# Wie baue ich eine 2. Festplatte (Datenspeicher) ein?



## robertino (11. November 2004)

Hallo zusammen 

Ich habe mir eine 120 GB Samsung gekauft. Und nun möchte ich diese gerne als 2. Festplatte haben, also ich habe schon eine Festplatte, diese sollte einfach als Datenspeicher dienen 
Ich bin nunmals so vorgegangen: 
den schwarzen stecker auf LS umgestellt vorher war er auf M (das ist wohl die Harddisk 1). also das schwarze kleine ding befindet sich jetzt auf LS und liegt nun in meinem Computer (DELL). Als ich den Computer gestartet habe kam die Meldung: Neuer Trebier gefunden,... Treiber betriebsbereit 

Nun habe ich aber folgendes Problem: 

1. Wird mein brenner nicht mehr im Arbeitspaltz angezeigt und 
2. Mein neues Laufwerk liegt nun anstelle des Brenners auf D:\  (auf E:\ ist mein normales DVD LESE laufwerk) 
vor, aber in den Eigenschaften sieht das so aus: 







was kann ich jetzt machen bitte helft mir.. ich komme einfach nicht weiter... 

-- ich finde folgendes komsich da ich eine 120 gb harddsik gekauft habe: unmöglich: speicherkapazität: 30 gb (wo sind mein 120 ?)

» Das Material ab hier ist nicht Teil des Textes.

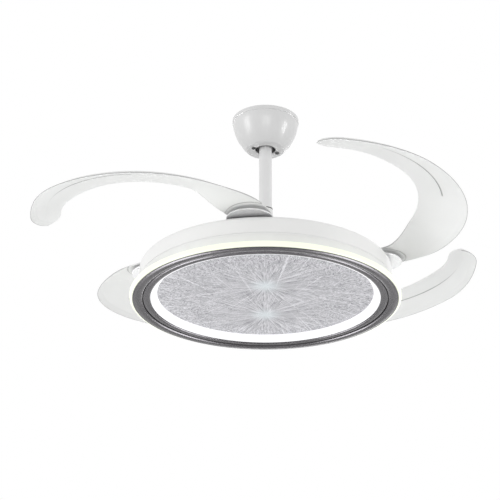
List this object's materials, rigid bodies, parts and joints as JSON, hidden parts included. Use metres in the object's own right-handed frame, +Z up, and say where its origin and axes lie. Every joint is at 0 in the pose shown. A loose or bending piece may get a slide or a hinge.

noch was vergessen zu sagen: 

ich habe vorerst noch in systemsteuerung->verwaltung->computerverwaltung->datenträger. von d eine partition erstellt was wohl gar nicht gut war. das blöde wenn ich es nicht gmeahct hätte würde sie gar nicht im arbeitsplatz stehen


----------



## digiTAL (11. November 2004)

hi,

wenn du jetzt ne neue festplatte inbaust musst du immer beachten. von der platte, wo das windows drauf ist muss die festplatte auf master gestellt sein und die zweite auf slave.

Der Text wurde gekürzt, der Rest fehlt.